For Duncan v. Bonta, the next stop will be the Ninth Circuit Court of Appeals — a court with a history that leans more than just a little to the left. However, that is not to say that the court will bring a preconceived bias.
This will mark the second time the appeals court hears an appeal of a decision from Judge Benitez striking down the magazine limit. In 2021, an en banc panel reversed Judge Benitez’s decision and upheld the restriction as constitutional, so I would not be too hopeful that the court will rule in Second Amendment advocates’ favor this time.

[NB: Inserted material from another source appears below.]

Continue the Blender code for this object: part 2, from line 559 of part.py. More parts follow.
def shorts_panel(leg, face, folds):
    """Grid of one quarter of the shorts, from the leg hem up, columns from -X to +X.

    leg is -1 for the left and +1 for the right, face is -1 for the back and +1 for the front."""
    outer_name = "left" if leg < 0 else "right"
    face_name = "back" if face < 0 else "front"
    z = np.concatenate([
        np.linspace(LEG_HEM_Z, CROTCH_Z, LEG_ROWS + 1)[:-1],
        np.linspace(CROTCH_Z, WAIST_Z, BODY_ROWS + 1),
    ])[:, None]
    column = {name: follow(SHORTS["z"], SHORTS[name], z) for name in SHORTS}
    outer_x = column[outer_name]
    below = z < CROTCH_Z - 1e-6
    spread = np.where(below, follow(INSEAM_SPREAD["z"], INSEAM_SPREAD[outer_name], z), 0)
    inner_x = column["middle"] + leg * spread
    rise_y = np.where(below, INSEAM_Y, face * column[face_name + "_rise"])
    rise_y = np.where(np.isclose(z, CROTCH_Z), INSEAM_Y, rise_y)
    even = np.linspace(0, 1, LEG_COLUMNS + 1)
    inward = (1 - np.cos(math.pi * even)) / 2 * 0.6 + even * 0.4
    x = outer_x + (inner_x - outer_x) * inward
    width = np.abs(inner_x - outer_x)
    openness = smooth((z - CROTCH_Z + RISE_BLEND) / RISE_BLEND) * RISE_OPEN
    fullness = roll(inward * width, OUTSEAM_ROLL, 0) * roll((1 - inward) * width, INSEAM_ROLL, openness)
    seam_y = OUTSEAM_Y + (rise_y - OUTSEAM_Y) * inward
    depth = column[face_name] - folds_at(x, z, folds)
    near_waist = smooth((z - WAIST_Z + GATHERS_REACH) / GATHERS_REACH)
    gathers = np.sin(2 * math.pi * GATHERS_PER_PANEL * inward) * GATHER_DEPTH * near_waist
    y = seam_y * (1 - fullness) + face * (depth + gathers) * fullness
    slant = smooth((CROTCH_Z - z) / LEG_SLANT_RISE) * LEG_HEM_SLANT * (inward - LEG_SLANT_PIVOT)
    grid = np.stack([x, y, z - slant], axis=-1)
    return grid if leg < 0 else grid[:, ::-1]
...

Previously, Judge Susan P. Graber wrote for a 7–4 majority of the Ninth Circuit, “Nothing in the record suggests that the restriction imposes any more than a minimal burden on the Second Amendment right to keep and bear arms. Similarly, the record suggests at most a minimal burden, if any burden at all, on the right of self-defense in the home.”

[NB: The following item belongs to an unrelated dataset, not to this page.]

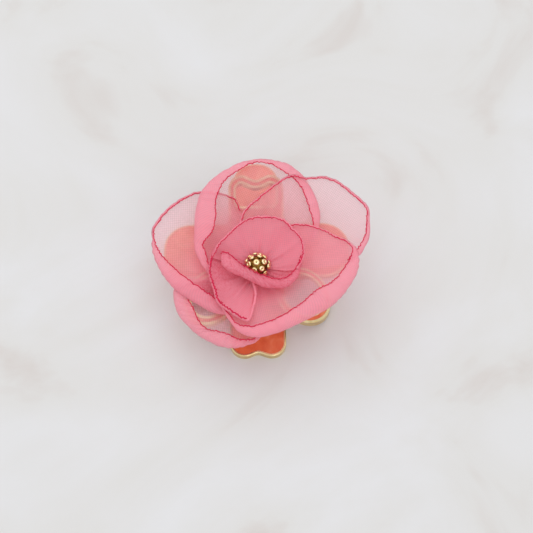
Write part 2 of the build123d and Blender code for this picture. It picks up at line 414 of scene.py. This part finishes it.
tone = spread(tree, slubs, -slub_tone, slub_tone, start=0.3, end=0.7)
tone = calculate(tree, "MULTIPLY_ADD", weave, thread_tone, tone)
tone = calculate(tree, "ADD", tone, closeness_and_shade)
# The first stop is paler partly as painted sheen on a single layer; the last, deep red stop is
# painted shade in the cup and round the stem.
tint = tinted(
    tree, tone, [(0.0, "#f7bac4"), (0.5, "#fba9b9"), (0.84, "#f796a8"), (1.0, "#df6078")]
)

cloth = {
    "Base Color": tint,
    "Roughness": 0.55,
    "Specular IOR Level": 0.3,
    "Alpha": alpha,
    "Normal": bumped(tree, cover, 0.2, 0.05 * mm),
}
glow = node(tree, "ShaderNodeBsdfTranslucent", {"Color": tint}).outputs["BSDF"]
gaps = node(tree, "ShaderNodeBsdfTransparent").outputs["BSDF"]
lit_through = mixed(tree, alpha, gaps, glow)
show(tree, mixed(tree, light_through, principled(tree, cloth), lit_through))
print("finish:", organza.name)

# %% [markdown]
# ## Hem thread finish
# The edges are sewn with a matt polyester thread, several shades deeper than the cloth. A fine
# noise stands for its plies, which catch the light by turns.

# %% Hem thread finish
hem_thread, tree = new_finish("crimson_polyester_thread")
plies = noise(tree, place_on(tree), 2500.0, 2.0)
fibre = {
    "Base Color": tinted(tree, plies, [(0.3, "#c41040"), (0.7, "#e42d58")]),
    "Roughness": 0.6,
    "Specular IOR Level": 0.25,
}
show(tree, principled(tree, fibre))
print("finish:", hem_thread.name)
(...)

There is a concept known as a two-step test that weighs the state’s interest in supporting the law against the infringement on the citizen’s rights. This is where the populous divides and takes sides. However, SCOTUS struck down this old test and instituted a new one in Bruen decision last year.
Instead of doing the balancing act between the state and citizens, the new test relies on determining whether any modern regulation is a close fit with those that existed when the Second Amendment was written. This is where Judge Benitez’s decision absolutely hit it out of the park, and Judge Graber’s opinion for the majority fails.
In his decision, Judge Benitez found that the government’s proposed analogues for its magazine ban didn’t overcome the legal hurdle before it.
“Government remains fixed on the notion that it alone can decide that anything larger than a 10-round magazine is not ‘suitable’ for a citizen to have. But there are no analogous cases in our history,” he wrote.
“There are no cases where American government dictated that lever-action rifles were unsuitable because single-shot rifles were good enough or revolvers were unsuitable because derringers were good enough.
“These choices have always belonged to the People to decide for themselves how much firepower they need.”
However, Judge Benitez did not stop there. Benitez went on to point out that the laws at the time the Founding Era (when the Constitution was written) operated exactly opposite of California’s ammunition restriction.
“The right to have firearms for social security was important at the time the Constitution was adopted,” Benitez wrote. “There were many enemies of the young nation. An armed citizenry provided a much-needed deterrent effect. Early citizens remembered how the Minutemen of Lexington and Concord, Massachusetts, by assembling as a militia, fought back against the hostile British march to take away guns and gunpowder in April 1776.
“These and other citizen militia laws demonstrate that, contrary to the idea of a firing-capacity upper limit on the number of rounds permitted, there was a legal obligation for the average citizen to have at least 20 rounds available for immediate use,” he continued. “There were no upper limits like § 32310; there were floors, and the floors were well above 10 rounds. California’s large capacity magazine ban is a diametrically opposed analogue.”
“We are delighted with this ruling,” Alan Gottlieb, founder of the Second Amendment Foundation, said in a statement. “The decision affects Washington Attorney General Bob Ferguson’s defense against a lawsuit challenging a similar ban in his state, which is also in the Ninth Circuit, as well as bans in other states.” Gottlieb went on to predict the case will have to ultimately be decided by the Supreme Court of the United States.
Judge Benitez concluded his opinion by arguing the Second Amendment was “a freedom calculus decided long ago by our first citizens” that valued individual rights over the “subservient security” of the British monarchy or “smothering safety of domestic lawmakers.” He said that freedom was worth fighting for during the revolution and preserving today.
“One government solution to a few mad men with guns is a law that makes into criminals responsible, law-abiding people wanting larger magazines simply to protect themselves,” he wrote. “The history and tradition of the Second Amendment clearly supports state laws against the use or misuse of firearms with unlawful intent, but not the disarmament of the law-abiding citizen. That kind of a solution is an infringement on the Constitutional right of citizens to keep and bear arms.”
California Attorney General Rob Bonta (D.) has already filed a notice of appeal. In the next week or two, expect to hear from a Ninth Circuit. A panel will decide whether to grant an extended stay. Personally, I am not hopeful that the court will exercise due wisdom and rule in favor of the Second Amendment — based on its history. However, it does lay a groundwork and set a course to have SCOTUS hear the case. Given the current makeup of the High Court, thanks to the appointments of President Trump, this case could have national implication against gun control politicians’ attempts to disarm or reduce the citizen’s right to effective self-defense.